▸ DO THIS
Up to and including the line containing "CORE_R = 0.0020", please reproduce the lines of the listing below, starting from the top.

▸ SUPPLIED DATA
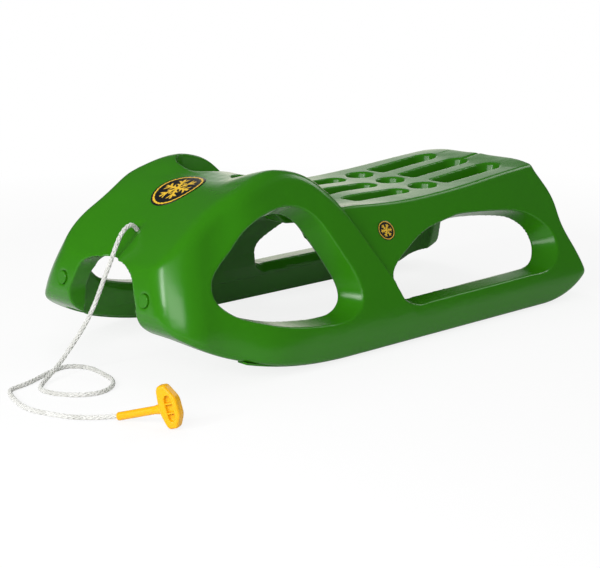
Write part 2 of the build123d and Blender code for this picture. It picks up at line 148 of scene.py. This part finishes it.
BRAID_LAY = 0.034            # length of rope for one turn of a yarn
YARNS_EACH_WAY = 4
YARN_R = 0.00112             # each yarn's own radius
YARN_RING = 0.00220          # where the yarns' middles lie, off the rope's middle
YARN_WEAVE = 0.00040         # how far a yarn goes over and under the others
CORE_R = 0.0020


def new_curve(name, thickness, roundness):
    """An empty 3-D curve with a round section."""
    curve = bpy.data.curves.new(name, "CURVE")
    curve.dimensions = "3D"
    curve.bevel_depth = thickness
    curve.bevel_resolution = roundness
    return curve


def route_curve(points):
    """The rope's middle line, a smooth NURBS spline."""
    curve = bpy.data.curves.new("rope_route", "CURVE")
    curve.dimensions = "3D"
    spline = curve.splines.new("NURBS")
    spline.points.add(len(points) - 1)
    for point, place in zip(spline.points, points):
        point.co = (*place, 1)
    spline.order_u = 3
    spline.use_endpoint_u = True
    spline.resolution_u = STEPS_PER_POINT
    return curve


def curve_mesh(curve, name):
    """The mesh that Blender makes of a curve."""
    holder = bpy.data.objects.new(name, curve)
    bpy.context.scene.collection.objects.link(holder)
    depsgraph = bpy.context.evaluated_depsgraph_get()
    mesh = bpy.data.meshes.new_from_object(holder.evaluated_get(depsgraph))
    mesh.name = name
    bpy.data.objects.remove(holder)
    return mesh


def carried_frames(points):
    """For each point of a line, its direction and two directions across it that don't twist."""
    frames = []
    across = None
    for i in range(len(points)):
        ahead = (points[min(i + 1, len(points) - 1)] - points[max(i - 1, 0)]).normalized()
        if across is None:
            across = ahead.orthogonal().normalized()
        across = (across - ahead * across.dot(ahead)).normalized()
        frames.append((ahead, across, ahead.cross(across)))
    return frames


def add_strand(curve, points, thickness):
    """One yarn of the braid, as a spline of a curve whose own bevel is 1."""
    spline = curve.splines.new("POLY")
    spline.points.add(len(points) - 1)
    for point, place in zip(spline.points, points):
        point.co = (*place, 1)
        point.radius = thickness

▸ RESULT
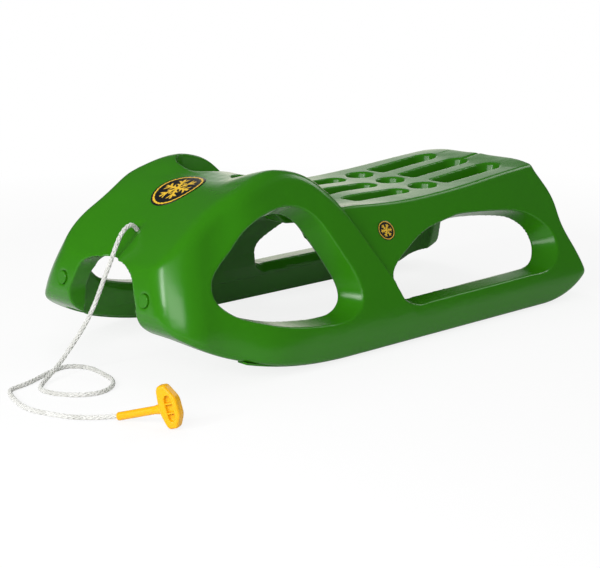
Write part 2 of the build123d and Blender code for this picture. It picks up at line 148 of scene.py. This part finishes it.
BRAID_LAY = 0.034            # length of rope for one turn of a yarn
YARNS_EACH_WAY = 4
YARN_R = 0.00112             # each yarn's own radius
YARN_RING = 0.00220          # where the yarns' middles lie, off the rope's middle
YARN_WEAVE = 0.00040         # how far a yarn goes over and under the others
CORE_R = 0.0020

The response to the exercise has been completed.